The world economic crisis casts its shadow on the Land of the Rising Sun as we see with the mass of homeless. The precarious situation of these “salarymen” linked to an abundance of manpower and the elevated cost of productivity isn’t the only reason that pushes some Japanese to take to the streets. Japanese society imposes responsibility and discipline so heavy that the traditional sense of honor, the safeguard of Japanese dignity, isn’t enough anymore to maintain the individual in his role of model citizen. Many envy the European way of life that seems to take advantage of a larger sense of moral and individual freedom.

These homeless try to conquer this fundamental freedom by throwing their administrative papers into the river, symbols of the hold the Japanese culture has on their existence. This age-old culture is certainly very rich in many ways, but its protocolic complexity linked to its rigid hierarchy can also create harmful prejudices for tolerance and openness. The homeless are victims of these values; however, their desire to remain master of their lives protects them from the disdain of passers-by. For many who choose the streets, it’s more about a resignation from a principle with which they are not in agreement than the result of a rejection from society that does not tolerate insubordination. It’s a proof of wisdom and not weakness.
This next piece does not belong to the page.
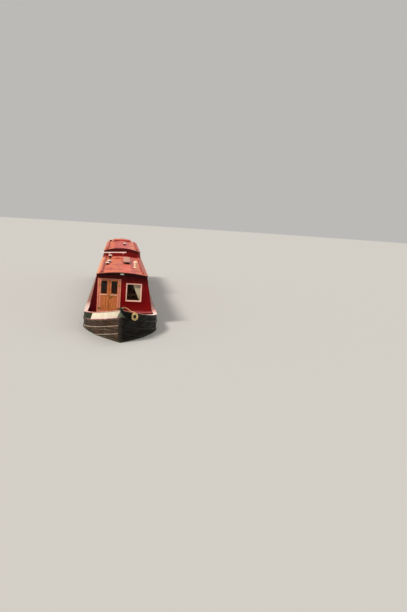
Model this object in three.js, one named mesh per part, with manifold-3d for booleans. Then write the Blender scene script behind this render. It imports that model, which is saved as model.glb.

Today, the Japanese media is beginning to take an interest in these silent warriors whose only weapon is the sacrifice of a model of a social life. Now it is possible for them to get their message across. For them, the quality of existence demands more than the simple possession of all the products of the beautiful window displays and needs something other than the badge of a model citizen. They dream more of a social policy for which the individual has the possibility of consecrating more time and assuming his own convictions. These men think they have the right to live for themselves and not to satisfy the needs of the group. Today, Japan is not only passing through an economic crisis, but above all, a conscious crisis. The challenge will be to determine the equilibrium of a country that has, to the profit of the economic dream, far too long “omitted” to put in place the conditions to help each person realize their dreams. In other words, all the energy consecrated to making the best brand image of the country does not seem to be a priority in regard to these champions of Human Rights.

Of course, all homeless are not heroes, they didn’t all deliberately choose their condition. Some are simply victims. For now, thanks to their determination, organization and solidarity, they question and disturb the good Japanese conscience that, in time, will have no choice but to unmask itself.